I'll trawl through std.regexp when I get home to see if I can find what's going on.

Any inspiration would be appreciated. I presume the default in std.regexp -is- supposed to be a greedy match, and not some strange sort of half-way match? Perhaps I presume too much? o_0
January 18, 2007
"just jeff" <psychobrat@gmail.com> wrote in message news:eom9pa$tjm$1@digitaldaemon.com...
> Lionello Lunesu Wrote:
>
>> (...)
>> Also, the following two appear to be missing from "conservative
>> matching":
>>
>> xfoo[xx]xxxfoox
>> xfooxxxx[xfoox]
>
> I wouldn't have expected them to be found; I had thought standard regex
> behavior was not to find overlapping matches (i.e. to start searching
> again
> just past the end of any match it finds).

VS2005 did find them, using x.@x

L.



January 19, 2007
> VS2005 did find them, using x.@x

Ack, I can't find any documentation on the use of "@". Funny, that; I've never had much luck with Microsoft's documentation at all... ;)

Care to elaborate?
January 20, 2007
"just jeff" <jeffrparsons@optusnet.com.au> wrote in message news:eopti4$lan$1@digitaldaemon.com...
>> VS2005 did find them, using x.@x
>
> Ack, I can't find any documentation on the use of "@". Funny, that; I've never had much luck with Microsoft's documentation at all... ;)
>
> Care to elaborate?

http://msdn2.microsoft.com/en-us/library/2k3te2cs(VS.80).aspx

But, interestingly, the .NET framework uses the same .*?

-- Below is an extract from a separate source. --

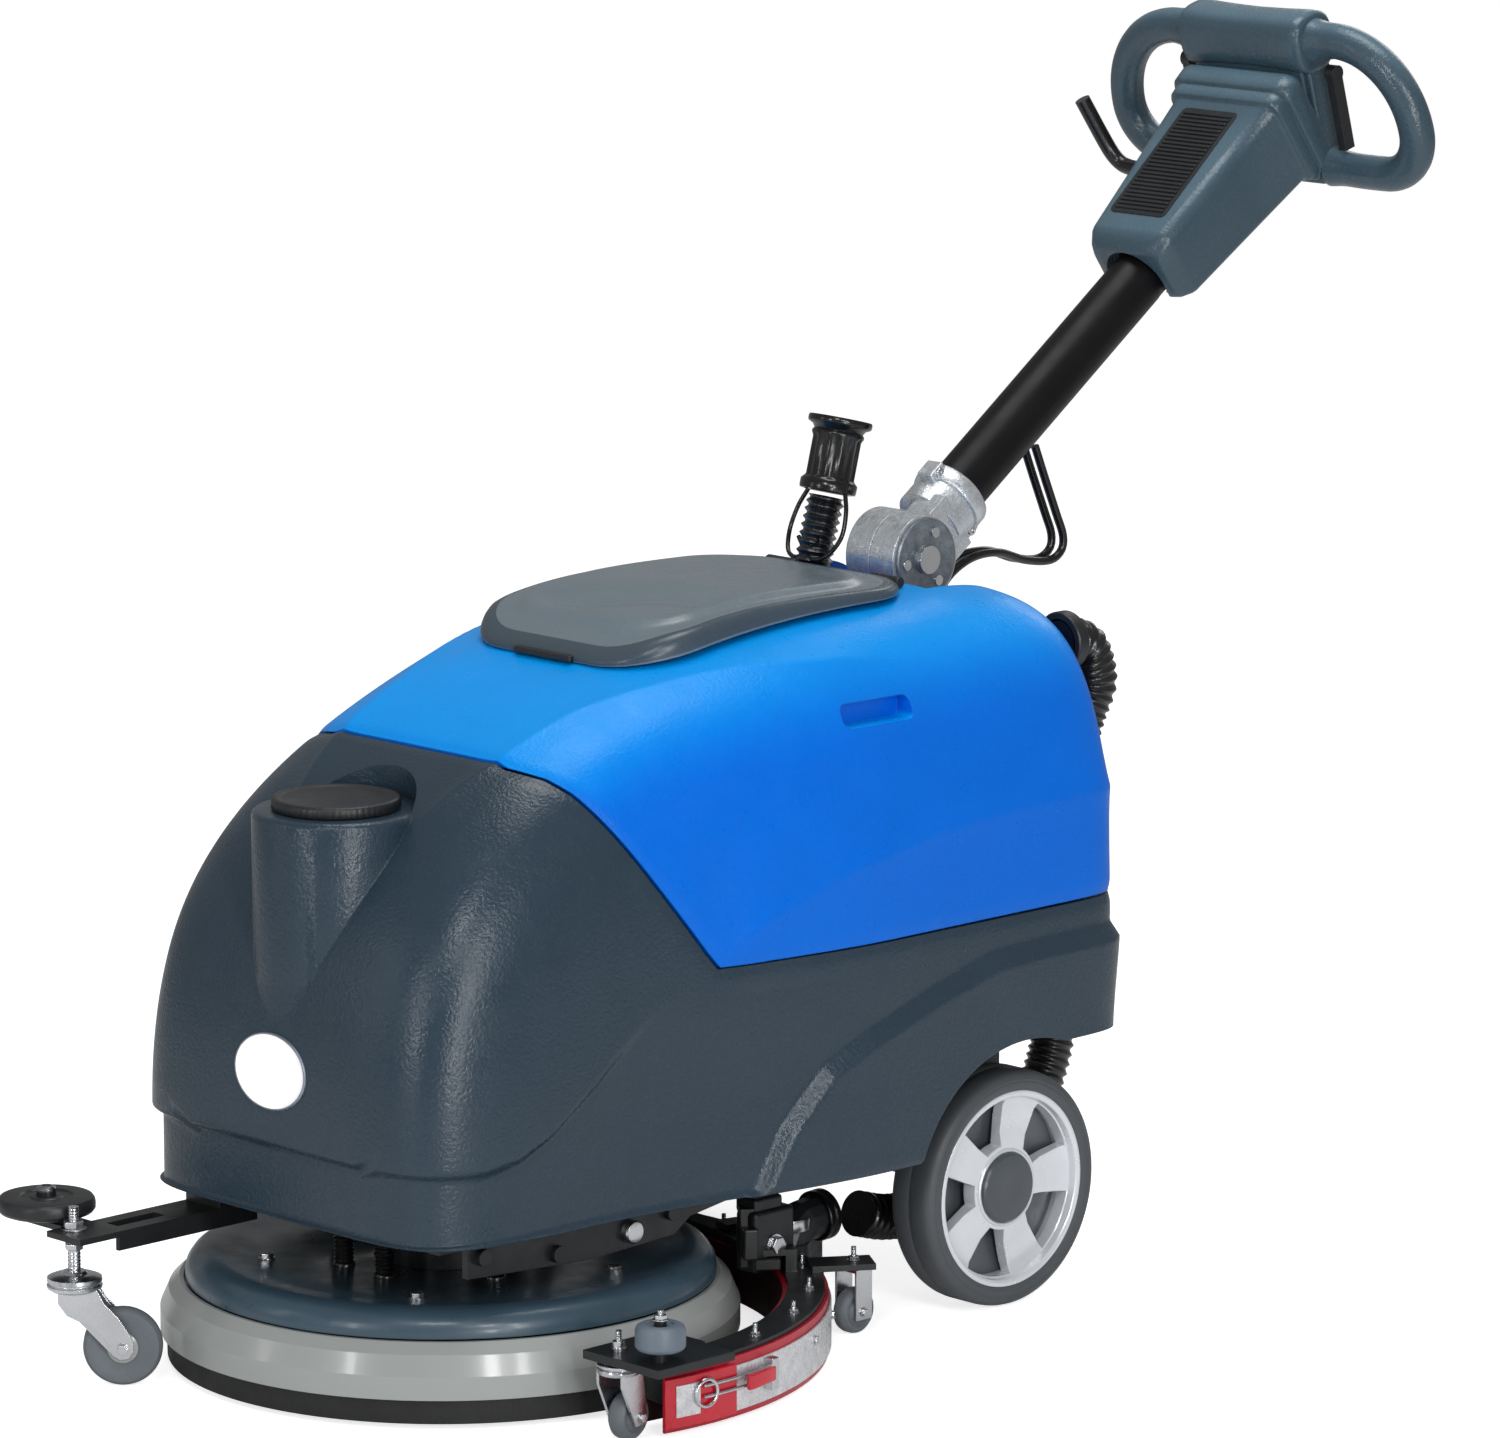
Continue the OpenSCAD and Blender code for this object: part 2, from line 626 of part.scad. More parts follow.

http://msdn2.microsoft.com/en-us/library/3206d374(VS.80).aspx


January 20, 2007
Lionello Lunesu wrote:
> "just jeff" <jeffrparsons@optusnet.com.au> wrote in message news:eopti4$lan$1@digitaldaemon.com...
>>> VS2005 did find them, using x.@x
>> Ack, I can't find any documentation on the use of "@". Funny, that; I've never had much luck with Microsoft's documentation at all... ;)
>>
>> Care to elaborate?
> 
> http://msdn2.microsoft.com/en-us/library/2k3te2cs(VS.80).aspx
> 
> But, interestingly, the .NET framework uses the same .*?
> 
> http://msdn2.microsoft.com/en-us/library/3206d374(VS.80).aspx

Looks like the .NET framework uses the "standard" syntax. The reason VS uses a different syntax is probably because it's meant to search in source code and some characters like *() etc are commonly used in C-like languages. Therefore they might be the characters searched for quite often, and excessive quoting is inconvenient. @{} are probably searched for a lot less, so they are arguably better choices for meta-characters in this context.
January 24, 2007
Could somebody confident in the way std.regexp should work please confirm whether or not this is a bug?